**WHAT YOU HAVE TO DO**
Everything in the listing should be restated word for word.

### THE INPUT ###

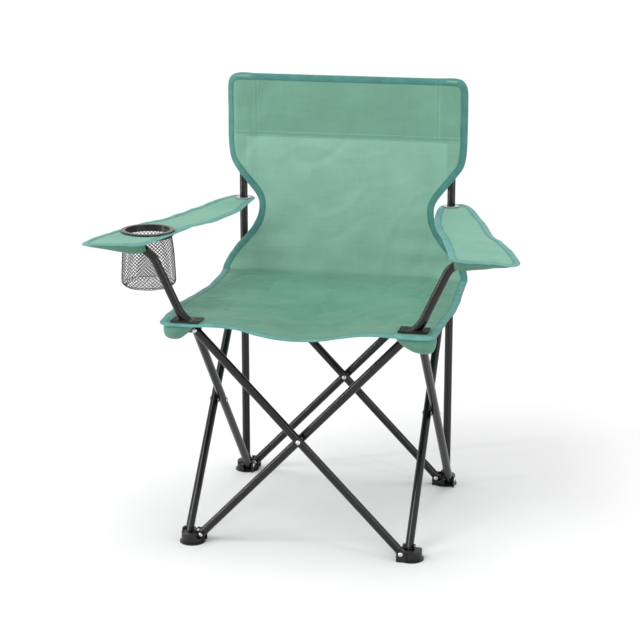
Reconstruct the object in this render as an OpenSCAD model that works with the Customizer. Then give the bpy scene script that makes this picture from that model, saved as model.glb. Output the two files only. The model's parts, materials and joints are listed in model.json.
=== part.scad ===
// Folding camp chair: eight crossed leg tubes that close like an umbrella, two
// sliding rear brackets, sling seat and back, two fabric armrests, one cup holder.
// Millimetres. +X is the chair's left-to-right as seen from the front, -Y is the
// front, +Z is up. The origin is on the floor, under the middle of the whole chair.

/* [Frame] */
// Distance between the corner axes, across and front to back
frame_w = 425; // [400:1:450]
// How far the frame's middle stands behind the origin
frame_shift = 9; // [0:0.5:30]
// Outside diameter of every tube
tube_d = 16; // [15:0.5:17]
// Wall thickness of every tube
tube_wall = 1.2; // [0.8:0.1:2]
// Height of the pivots in the feet
foot_pivot_z = 15; // [14.5:0.5:18]
// Height of the pivots under the seat
top_pivot_z = 421; // [400:1:430]
// Distance of each pivot from its corner axis, along its tube's plane
pivot_in = 18.5; // [18.5:0.5:22]
// Washer between two crossing tubes
washer_t = 1; // [0.8:0.1:2]
// Height of the two rear uprights
upright_top = 826; // [780:1:850]

/* [Fasteners] */
// Diameter of the rivets
rivet_d = 5; // [4:0.5:6]
// Diameter of the rivet heads
head_d = 9; // [8:0.5:10]
// Height of the rivet heads
head_h = 2.5; // [1.5:0.1:3]
// Clearance all round a rivet in a tube that turns on it
running_gap = 0.05; // [0.02:0.01:0.1]

/* [Arms] */
// Angle of the arm posts from upright
post_angle = 25; // [20:1:30]
// Angle of the arm posts' top ends from upright
tip_angle = 52; // [40:1:60]
// Height of the armrests' underside
armrest_z = 578; // [570:1:600]
// Thickness of the armrests
armrest_t = 4; // [3:0.5:8]

/* [Cup holder] */
// Inside radius of the cup ring
cup_r = 42; // [38:0.5:46]
// Depth of the mesh basket below the armrest
basket_depth = 99; // [80:1:130]

/* [Cloth] */
// Thickness of the seat and back cloth with its padding
cloth_t = 2.5; // [2:0.5:6]
// Height of the seat's underside at its corners
seat_z = 435; // [435:0.5:445]
// How far the seat sags in the middle
seat_sag = 22; // [5:1:40]
// Top of the back
back_top = 836; // [832:1:860]

/* [Hidden] */
$fn = 48;
half = frame_w / 2;
front_y = frame_shift - half;
rear_y = frame_shift + half;
tube_r = tube_d / 2;
layer = (tube_d + washer_t) / 2;
span = frame_w - 2 * pivot_in;
rise = top_pivot_z - foot_pivot_z;
leg_len = sqrt(span * span + rise * rise);
lean = atan(span / rise);
cross_z = (foot_pivot_z + top_pivot_z) / 2;
// a tube goes this far past its end pivots
tube_end = 5;
// radius that a tube's end sweeps around its pivot, with room to turn
sweep_r = 10.6;
// room on each side of a tube in its slot
slot_gap = 0.5;
// thickness of the moulded cheeks beside a tube
cheek_t = 2.7;
slot_w = tube_d + 2 * slot_gap;
head_gap = 0.1;
// foot moulding
foot_in = 2.5;
flange_r = 24.4;
flange_h = 3;
cup_wall_r = 21;
foot_h = 26;
cup_wall_h = 19;
// floor of the sockets at the corner axes
socket_z = 5;
// arm posts: straight lengths and bend radii from the top pivot upwards
arm_straight = 36;
arm_bend_r = 40;
post_len = 96;
tip_bend_r = 35;
tip_len = 18;
// a bend's wall is this much fatter on each side, and the straight stretches reach this far into it
bend_extra = 0.12;
bend_bite = 2;
// the corner mouldings under the seat
cap_t = 3;
cap_z = top_pivot_z + sweep_r;
bracket_h = 8;
bracket_wall = 4;
plate_size = [54, 38, 2.4];
steel = "#b9bcc0";
black_tube = "#2b2b2d";
black_plastic = "#1c1c1d";
cloth = "#6ea58c";
basket_colour = "#3a3a3c";

// ---- places -------------------------------------------------------------

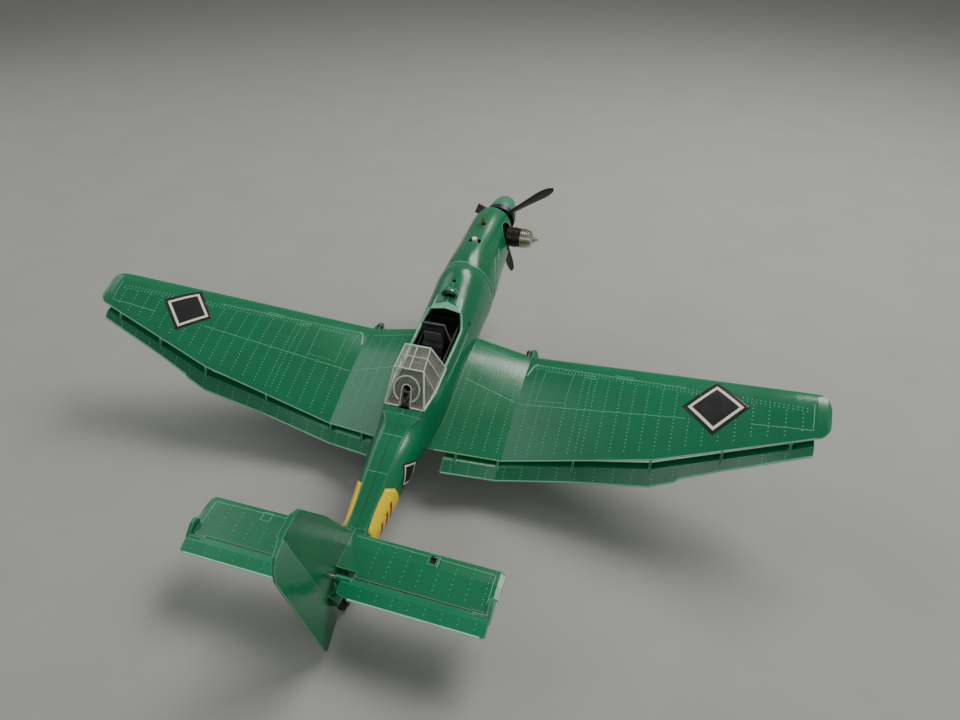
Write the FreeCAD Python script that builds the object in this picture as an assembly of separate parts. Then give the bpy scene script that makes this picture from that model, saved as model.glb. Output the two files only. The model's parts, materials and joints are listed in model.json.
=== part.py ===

###

**FULL OUTPUT**
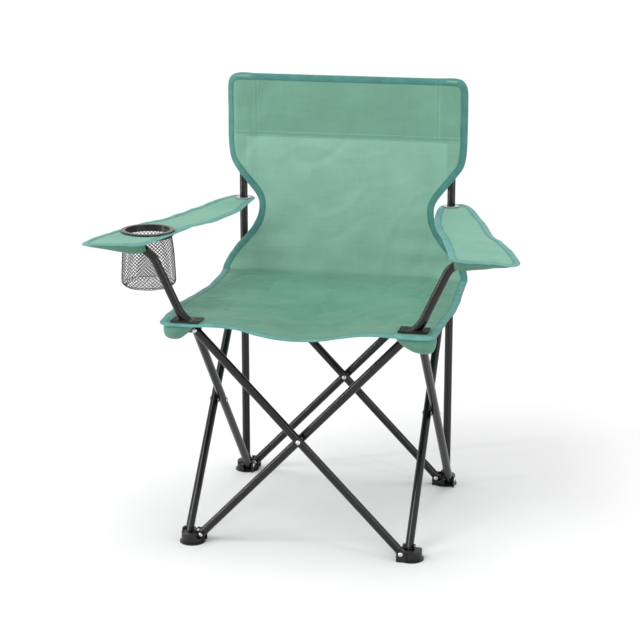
Reconstruct the object in this render as an OpenSCAD model that works with the Customizer. Then give the bpy scene script that makes this picture from that model, saved as model.glb. Output the two files only. The model's parts, materials and joints are listed in model.json.
=== part.scad ===
// Folding camp chair: eight crossed leg tubes that close like an umbrella, two
// sliding rear brackets, sling seat and back, two fabric armrests, one cup holder.
// Millimetres. +X is the chair's left-to-right as seen from the front, -Y is the
// front, +Z is up. The origin is on the floor, under the middle of the whole chair.

/* [Frame] */
// Distance between the corner axes, across and front to back
frame_w = 425; // [400:1:450]
// How far the frame's middle stands behind the origin
frame_shift = 9; // [0:0.5:30]
// Outside diameter of every tube
tube_d = 16; // [15:0.5:17]
// Wall thickness of every tube
tube_wall = 1.2; // [0.8:0.1:2]
// Height of the pivots in the feet
foot_pivot_z = 15; // [14.5:0.5:18]
// Height of the pivots under the seat
top_pivot_z = 421; // [400:1:430]
// Distance of each pivot from its corner axis, along its tube's plane
pivot_in = 18.5; // [18.5:0.5:22]
// Washer between two crossing tubes
washer_t = 1; // [0.8:0.1:2]
// Height of the two rear uprights
upright_top = 826; // [780:1:850]

/* [Fasteners] */
// Diameter of the rivets
rivet_d = 5; // [4:0.5:6]
// Diameter of the rivet heads
head_d = 9; // [8:0.5:10]
// Height of the rivet heads
head_h = 2.5; // [1.5:0.1:3]
// Clearance all round a rivet in a tube that turns on it
running_gap = 0.05; // [0.02:0.01:0.1]

/* [Arms] */
// Angle of the arm posts from upright
post_angle = 25; // [20:1:30]
// Angle of the arm posts' top ends from upright
tip_angle = 52; // [40:1:60]
// Height of the armrests' underside
armrest_z = 578; // [570:1:600]
// Thickness of the armrests
armrest_t = 4; // [3:0.5:8]

/* [Cup holder] */
// Inside radius of the cup ring
cup_r = 42; // [38:0.5:46]
// Depth of the mesh basket below the armrest
basket_depth = 99; // [80:1:130]

/* [Cloth] */
// Thickness of the seat and back cloth with its padding
cloth_t = 2.5; // [2:0.5:6]
// Height of the seat's underside at its corners
seat_z = 435; // [435:0.5:445]
// How far the seat sags in the middle
seat_sag = 22; // [5:1:40]
// Top of the back
back_top = 836; // [832:1:860]

/* [Hidden] */
$fn = 48;
half = frame_w / 2;
front_y = frame_shift - half;
rear_y = frame_shift + half;
tube_r = tube_d / 2;
layer = (tube_d + washer_t) / 2;
span = frame_w - 2 * pivot_in;
rise = top_pivot_z - foot_pivot_z;
leg_len = sqrt(span * span + rise * rise);
lean = atan(span / rise);
cross_z = (foot_pivot_z + top_pivot_z) / 2;
// a tube goes this far past its end pivots
tube_end = 5;
// radius that a tube's end sweeps around its pivot, with room to turn
sweep_r = 10.6;
// room on each side of a tube in its slot
slot_gap = 0.5;
// thickness of the moulded cheeks beside a tube
cheek_t = 2.7;
slot_w = tube_d + 2 * slot_gap;
head_gap = 0.1;
// foot moulding
foot_in = 2.5;
flange_r = 24.4;
flange_h = 3;
cup_wall_r = 21;
foot_h = 26;
cup_wall_h = 19;
// floor of the sockets at the corner axes
socket_z = 5;
// arm posts: straight lengths and bend radii from the top pivot upwards
arm_straight = 36;
arm_bend_r = 40;
post_len = 96;
tip_bend_r = 35;
tip_len = 18;
// a bend's wall is this much fatter on each side, and the straight stretches reach this far into it
bend_extra = 0.12;
bend_bite = 2;
// the corner mouldings under the seat
cap_t = 3;
cap_z = top_pivot_z + sweep_r;
bracket_h = 8;
bracket_wall = 4;
plate_size = [54, 38, 2.4];
steel = "#b9bcc0";
black_tube = "#2b2b2d";
black_plastic = "#1c1c1d";
cloth = "#6ea58c";
basket_colour = "#3a3a3c";

// ---- places -------------------------------------------------------------

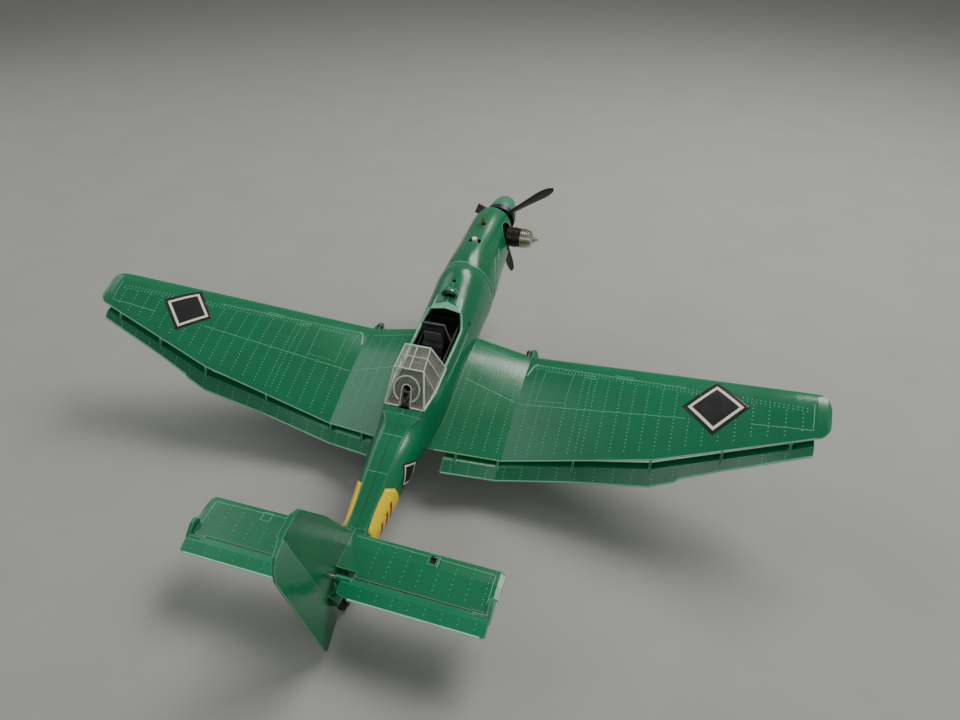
Write the FreeCAD Python script that builds the object in this picture as an assembly of separate parts. Then give the bpy scene script that makes this picture from that model, saved as model.glb. Output the two files only. The model's parts, materials and joints are listed in model.json.
=== part.py ===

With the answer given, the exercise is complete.